[Saved data entries]

* START *

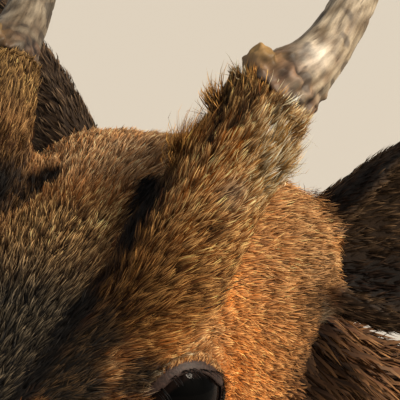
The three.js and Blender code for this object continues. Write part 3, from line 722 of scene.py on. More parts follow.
def hide():
    material = new_material("tanned_hide")
    colour = node(material, "ShaderNodeAttribute", attribute_name="hide_colour")
    place = node(material, "ShaderNodeTexCoord")
    pores = node(material, "ShaderNodeTexNoise", {
        "Vector": place.outputs["Object"], "Scale": 1 / (HIDE_PORE * MM), "Detail": 3,
    })
    streaks = node(material, "ShaderNodeTexNoise", {
        "Vector": place.outputs["Object"], "Scale": 1 / (HIDE_STREAK * MM), "Detail": 5, "Roughness": 0.7,
    })
    tone = node(material, "ShaderNodeMapRange", {
        "Value": streaks.outputs["Fac"], "From Min": 0.3, "From Max": 0.7, "To Min": 0.65, "To Max": 1.2,
    })
    shaded = node(material, "ShaderNodeVectorMath", {
        0: colour.outputs["Color"], "Scale": tone.outputs["Result"],
    }, operation="SCALE")
    bump = node(material, "ShaderNodeBump", {
        "Height": pores.outputs["Fac"], "Strength": 0.35, "Distance": 0.2 * MM,
    })
    surface = node(material, "ShaderNodeBsdfPrincipled", {
        "Base Color": shaded.outputs["Vector"], "Roughness": 0.78, "Specular IOR Level": 0.25,
        "Normal": bump.outputs["Normal"],
    })
    node(material, "ShaderNodeOutputMaterial", {"Surface": surface.outputs["BSDF"]})
    return material


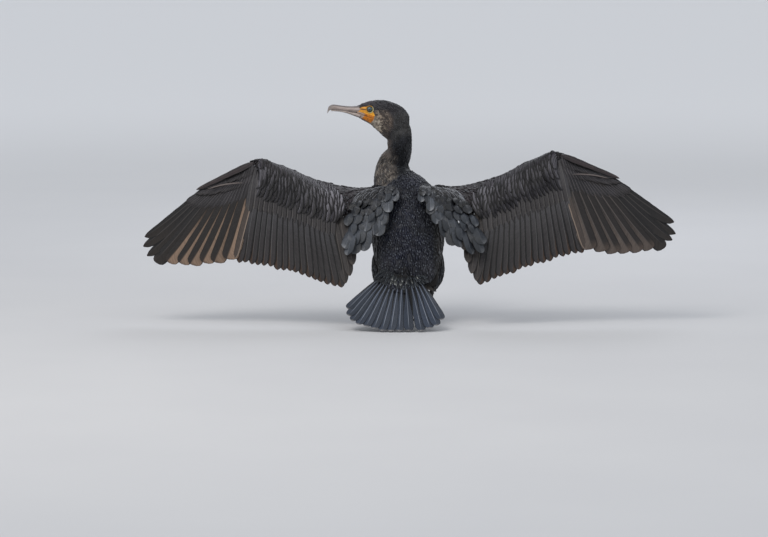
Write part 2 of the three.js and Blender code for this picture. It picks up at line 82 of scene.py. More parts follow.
def ramp(low: float, high: float, x: Array | float) -> Array | float:
    """Rises smoothly from 0 at low to 1 at high, or falls where high is the lower of the two."""
    t = np.clip((np.asarray(x, float) - low) / (high - low), 0, 1)
    return t * t * (3 - 2 * t)


def linear_rgb(colour: str) -> Array:
    """Turns an sRGB hex colour into linear red, green and blue."""
    srgb = np.array([int(colour[i : i + 2], 16) for i in (1, 3, 5)]) / 255
    return np.where(srgb <= 0.04045, srgb / 12.92, ((srgb + 0.055) / 1.055) ** 2.4)


class Side(IntEnum):
    """The bird's two sides, each the sign of X on it."""

    LEFT = -1
    RIGHT = 1

    @property
    def word(self) -> str:
        """Gives the side as the names of pieces and nodes have it."""
        return self.name.lower()

    @property
    def mirror(self) -> Array:
        """Gives the factors that carry the right side's points to this side."""
        return vec(self, 1, 1)


class Paint:
    """Linear colours, one row a point, with others laid over them."""

    def __init__(self, rows: Array) -> None:
        """Starts from the ground colours."""
        self.rows = rows

    def lay(self, colour: str, share: Array) -> None:
        """Lays a colour over the rows by a share from 0 to 1."""
        amount = np.clip(share, 0, 1)[:, None]
        self.rows = self.rows * (1 - amount) + linear_rgb(colour) * amount


def link(name: str, mesh: bpy.types.Mesh) -> Piece:
    """Makes an object of a mesh.

    Args:
        name: The object's name.
        mesh: Its mesh.

    Returns:
        The object, linked to the scene.
    """
    made = bpy.data.objects.new(name, mesh)
    bpy.context.scene.collection.objects.link(made)
    return made


def ring_faces(rings: int, ring: int) -> tuple[Array, Array]:
    """Joins rings of points into a closed tube.

    Args:
        rings: How many rings.
        ring: How many points each has.

    Returns:
        Quads between the rings, and triangles over both ends.
    """
    end = (rings - 1) * ring
    quads = [(s + k, s + ring + k, s + ring + (k + 1) % ring, s + (k + 1) % ring)
             for s in range(0, end, ring) for k in range(ring)]
    caps = [face for k in range(1, ring - 1) for face in ((0, k, k + 1), (end, end + k + 1, end + k))]
    return np.array(quads), np.array(caps)


def piece_of(work: bmesh.types.BMesh, name: str) -> Piece:
    """Makes a smooth object of a bmesh, and frees the bmesh.

    Args:
        work: The bmesh, in the row frame.
        name: The object's name.

    Returns:
        The object, linked to the scene.
    """
    mesh = bpy.data.meshes.new(name)
    work.to_mesh(mesh)
    work.free()
    mesh.shade_smooth()
    return link(name, mesh)


class Table:
    """A smooth curve y(x) through a few pairs, level beyond its ends."""

    def __init__(self, *pairs: tuple[float, float]) -> None:
        """Stores the pairs and the slope at each.

        Args:
            *pairs: (x, y) in rising x.
        """
        self.x = np.array([p[0] for p in pairs], float)
        self.y = np.array([p[1] for p in pairs], float)
        before = np.maximum(np.arange(len(pairs)) - 1, 0)
        after = np.minimum(np.arange(len(pairs)) + 1, len(pairs) - 1)
        self.slope = (self.y[after] - self.y[before]) / (self.x[after] - self.x[before])

    def __call__(self, x: Array | float) -> Array | float:
        """Reads the curve.

        Args:
            x: Where to read it.

        Returns:
            The value or values there.
        """
        at = np.asarray(x, float)
        i = np.clip(np.searchsorted(self.x, at, side="right") - 1, 0, len(self.x) - 2)
        span = self.x[i + 1] - self.x[i]
        t = np.clip((at - self.x[i]) / span, 0, 1)
        rise = self.y[i + 1] - self.y[i]
        a = self.slope[i] * span - rise
        b = rise - self.slope[i + 1] * span
        value = self.y[i] + rise * t + t * (1 - t) * (a * (1 - t) + b * t)
        return value if value.ndim else float(value)


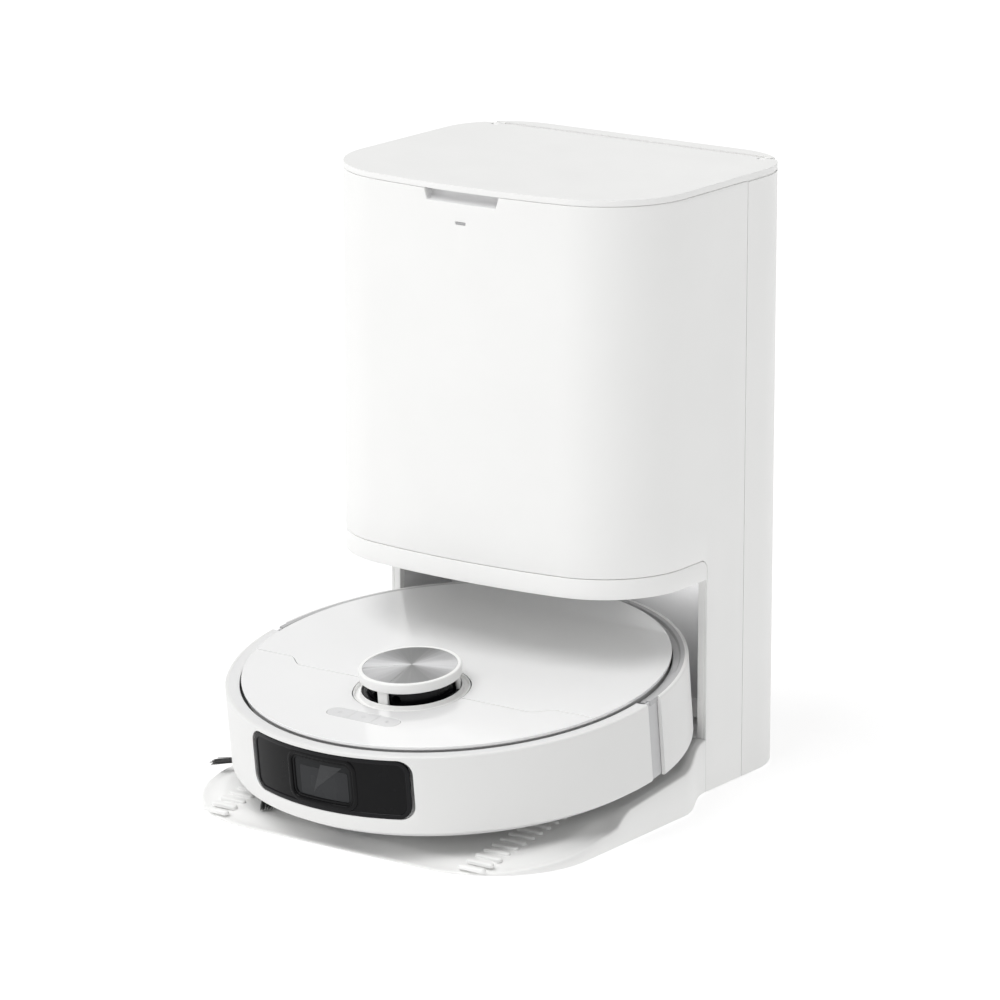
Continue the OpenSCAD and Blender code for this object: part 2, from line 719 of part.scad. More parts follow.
module camera_module() color("black") docked() translate([-30, -robot_r + 9, 32]) difference() {
    cube([60, 5.4, 34]);
    for (x = [16, 44]) translate([x, 3, 17]) rotate([90, 0, 0]) cylinder(r = 6, h = 6);
}

module dust_bin() color("slategray") docked() translate([-72, 8, 48]) difference() {
    cube([144, 51, 26]);
    translate([2, 2, 2]) cube([140, 47, 22]);
    translate([50, -1, 4]) cube([44, 4, 16]);
}

module fan_motor() color("dimgray") docked() translate([-36, 102, 48]) {
    cylinder(r = 28, h = 24);
    translate([20, -12, 4]) cube([60, 24, 16]);
}

module battery() color("darkgray") docked() translate([-62, -108, 15]) cube([124, 44, 34]);

module robot_board() color("seagreen") docked() translate([-80, -112, 53]) {
    cube([160, 60, 1.6]);
    for (p = [[12, 10], [50, 30], [96, 12], [130, 34]]) translate([p[0], p[1], 1.5]) cube([16, 16, 2.4]);
}

// A suspension arm on the side s, with its pivot pin and the wheel's axle
module wheel_arm(s) docked() {
    for (p = [[arm_y, arm_z, 9], [wheel_y, wheel_z, 13]]) translate([s * 103.5, p[0], p[1]])
        rotate([0, 90, 0]) cylinder(r = p[2], h = 9, center = true);
    hull() for (p = [[arm_y, arm_z], [wheel_y, wheel_z]]) translate([s * 103.5, p[0], p[1]])
        rotate([0, 90, 0]) cylinder(r = 8, h = 9, center = true, $fn = 32);
    translate([s * 116, wheel_y, wheel_z]) rotate([0, 90, 0]) cylinder(r = 3, h = 20, center = true);
    translate([s * 99, arm_y, arm_z]) rotate([0, 90, 0]) cylinder(r = 3, h = 14, center = true);
}

module wheel_hub(s) docked() translate([s * wheel_x, wheel_y, wheel_z]) rotate([0, 90, 0]) difference() {
    cylinder(r = wheel_r - 6, h = wheel_w - 2, center = true);
    cylinder(r = 3 + run_gap, h = 40, center = true);
    for (a = [0 : 60 : 300]) rotate([0, 0, a]) translate([18, 0, s * 8]) cylinder(r = 5, h = 6, center = true);
}

module wheel_tyre(s) docked() translate([s * wheel_x, wheel_y, wheel_z]) rotate([0, 90, 0]) difference() {
    cylinder(r = wheel_r, h = wheel_w, center = true);
    cylinder(r = wheel_r - 6, h = wheel_w + 2, center = true);
    for (a = [0 : 15 : 345]) rotate([0, 0, a]) translate([wheel_r, 0, 0]) cube([5, 3, 40], center = true);
}

module wheel_arm_left() color("dimgray") wheel_arm(-1);

module wheel_arm_right() color("dimgray") wheel_arm(1);

module wheel_left() color("gray") wheel_hub(-1);

module wheel_right() color("gray") wheel_hub(1);

module tyre_left() color("darkslategray") wheel_tyre(-1);

module tyre_right() color("darkslategray") wheel_tyre(1);

module caster_fork() color("dimgray") docked() translate([0, caster_y, 0]) {
    translate([0, 0, 26]) cylinder(r = 4, h = 16);
    translate([0, 0, 25.5]) cylinder(r = 14, h = 4);
    for (s = [-1, 1]) translate([s * 9.8 - 1.5, trail - 5, caster_z - 4]) cube([3, 9, 20]);
    translate([0, trail, caster_z]) rotate([0, 90, 0]) cylinder(r = 2, h = 20, center = true);
}

module caster_wheel() color("silver") docked() translate([0, caster_y + trail, caster_z]) rotate([0, 90, 0])
    difference() {
        cylinder(r = caster_r, h = 15, center = true);
        cylinder(r = 2 + run_gap, h = 20, center = true);
    }

module main_brush() color("dimgray") docked() translate([0, brush_y, brush_r]) rotate([0, 90, 0]) {
    cylinder(r = 13, h = 164, center = true);
    cylinder(r = 4, h = 183, center = true);
    for (a = [0 : 60 : 300], s = [-1, 1]) rotate([0, 0, a + 15 * s]) translate([12, -1.1, s > 0 ? 0 : -82])
        cube([brush_r - 12.3, 2.2, 82]);
}

module brush_guard() color("gray") docked() translate([0, brush_y, 7.6]) difference() {
    translate([-92, -24, 0]) cube([184, 48, 3]);
    translate([-84, -20.5, -1]) cube([168, 41, 5]);
}

module side_brush() color("lightgray") docked() translate([hub_x, hub_y, 0]) {
    translate([0, 0, 4]) cylinder(r = 11, h = 5.6);
    translate([0, 0, 9]) cylinder(r = 3, h = 8);
    for (a = [0, 120, 240]) rotate([0, 0, a + 180]) translate([8, -3, 4.2]) cube([16, 6, 3.6]);
}

module side_bristles() color("black") docked() translate([hub_x, hub_y, 0])
    for (a = [0, 120, 240]) rotate([0, 0, a + 180]) translate([24.1, -2.4, 4.4]) cube([side_brush_r - 24.1, 4.8, 2.8]);

module mop_carriage() color("darkgray") docked() difference() {
    union() {
        translate([-86, mop_y - 24, 31.5]) cube([172, 48, 8]);
        mop_places() translate([0, 0, 24]) cylinder(r = 13, h = 10);
    }
    mop_places() cylinder(r = 5 + run_gap, h = 60);
}

module mop_disc(s) docked() translate([s * mop_x, mop_y, 0]) {
    translate([0, 0, 7]) cylinder(r = mop_r - 6, h = 3.6);
    translate([0, 0, 10]) cylinder(r = 5, h = 26);
}

module mop_pad(s) docked() translate([s * mop_x, mop_y, 0]) cylinder(r = mop_r, h = 7);

module mop_plate_left() color("gray") mop_disc(-1);

module mop_plate_right() color("gray") mop_disc(1);

module mop_pad_left() color("slategray") mop_pad(-1);

module mop_pad_right() color("slategray") mop_pad(1);

tray();
washboard();
outer_skin();
rear_shell();
trim_frame();
bay_liner();
tank_tub();
lid();
hinge_pins();
clean_tank();
clean_tank_cap();
clean_tank_handle();
dirty_tank();
dirty_tank_cap();
dirty_tank_handle();
status_lens();
charging_contacts();
pumps();
dryer_fan();
station_board();
power_supply();
power_inlet();
rubber_feet();
hoses();
chassis();
side_shell();
top_plate();
rear_cover();
turret_base();
turret_cap();
cap_disc();
lidar_rotor();
bumper();
bumper_window();
camera_module();
button_left();
button_centre();
button_right();
dust_bin();
fan_motor();
battery();
robot_board();
wheel_arm_left();
wheel_arm_right();
wheel_left();
wheel_right();
tyre_left();
tyre_right();
caster_fork();
caster_wheel();
main_brush();
brush_guard();
side_brush();
side_bristles();
mop_carriage();
mop_plate_left();
mop_plate_right();
mop_pad_left();
mop_pad_right();
robot_contacts();
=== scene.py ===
import json
import random
from math import acos, asin, atan2, copysign, cos, hypot, pi, radians, sin, sqrt, tan, tau

import bmesh
import bpy
from mathutils import Matrix, Vector
from mathutils.geometry import tessellate_polygon


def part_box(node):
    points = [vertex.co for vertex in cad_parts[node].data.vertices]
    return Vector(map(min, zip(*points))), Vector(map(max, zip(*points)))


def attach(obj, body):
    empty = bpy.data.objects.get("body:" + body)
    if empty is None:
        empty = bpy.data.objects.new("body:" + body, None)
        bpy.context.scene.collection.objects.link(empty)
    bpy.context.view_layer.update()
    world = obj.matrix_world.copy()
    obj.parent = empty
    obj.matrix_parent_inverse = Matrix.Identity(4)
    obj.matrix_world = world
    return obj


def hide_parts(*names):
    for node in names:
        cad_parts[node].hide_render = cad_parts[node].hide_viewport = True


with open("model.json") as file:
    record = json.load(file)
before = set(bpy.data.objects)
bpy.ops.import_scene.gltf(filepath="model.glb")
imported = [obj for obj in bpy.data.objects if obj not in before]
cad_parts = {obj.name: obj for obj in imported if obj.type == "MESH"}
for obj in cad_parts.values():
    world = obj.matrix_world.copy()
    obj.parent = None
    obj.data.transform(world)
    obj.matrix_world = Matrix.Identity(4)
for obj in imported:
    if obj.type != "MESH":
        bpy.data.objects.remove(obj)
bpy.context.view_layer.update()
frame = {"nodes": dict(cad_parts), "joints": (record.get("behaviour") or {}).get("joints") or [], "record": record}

SLOTS = {m["slot"]: m for m in frame["record"]["materials"]}
NODE_SLOT = {p["node"]: p["material_slot"] for p in frame["record"]["subparts"]}
JOINTS = {j["name"]: j for j in frame["joints"]}
NODE_BODY = {n: b for b, nodes in frame["record"]["behaviour"]["bodies"].items() for n in nodes}
X, Y, Z = 0, 1, 2
LOW, HIGH = 0, 1
MM = 0.001

random.seed(7)


def reach(node, end, axis):
    """How far a CAD node reaches along an axis, in millimetres."""
    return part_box(node)[end][axis] / MM


def shift(x, y, z):
    return Matrix.Translation((x, y, z))


def spin(degrees, axis="Z"):
    return Matrix.Rotation(radians(degrees), 4, axis)


# ---- sizes, in millimetres, from the frame
BODY_HW = reach("lid", HIGH, X)
FACE_Y = reach("lid", LOW, Y)
BACK_Y = reach("rear_shell", HIGH, Y)
LID_TOP = reach("lid", HIGH, Z)
BASE_Z = reach("outer_skin", LOW, Z)
SPLIT_Y = reach("rear_shell", LOW, Y)
STRIP_Z = reach("trim_frame", HIGH, Z) + 0.4
SOFFIT_Z = reach("bay_liner", HIGH, Z) + 0.3
BAY_HW = BODY_HW - 8.4
TRAY_HW = reach("tray", HIGH, X)
TRAY_FRONT = reach("tray", LOW, Y)
BAY_BACK_Y = reach("tray", HIGH, Y)

# The robot's own frame: centre at x = y = 0, running plane at z = 0, carried to where it is docked
PLATE_H = 79
TURRET_Y = 56.9
LIFT_AXIS = Vector(JOINTS["rear_cover_lift"]["axis"])
PITCH = atan2(-LIFT_AXIS.y, LIFT_AXIS.z)
TURRET_AT = Vector(JOINTS["lidar_spin"]["pos_m"]) / MM
TILT = Matrix.Rotation(PITCH, 4, "X")
DOCKED = Matrix.Translation(TURRET_AT) @ TILT @ shift(0, TURRET_Y, -PLATE_H - 1)
ROBOT_Y = (DOCKED @ Vector((0, 0, PLATE_H))).y
ROBOT_R = reach("bumper", HIGH, X)


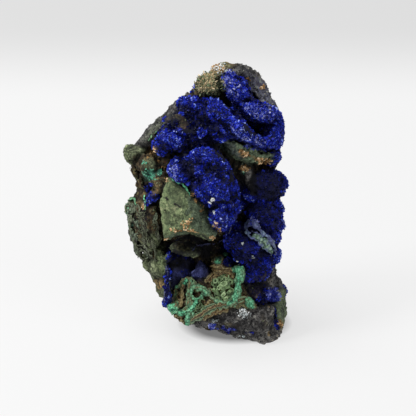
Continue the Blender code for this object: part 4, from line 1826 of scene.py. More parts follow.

* END *

▶ [SET TASK]: Copy every single line of the material above that holds "model".

▶ [TASK SOLUTION]:
with open("model.json") as file:
bpy.ops.import_scene.gltf(filepath="model.glb")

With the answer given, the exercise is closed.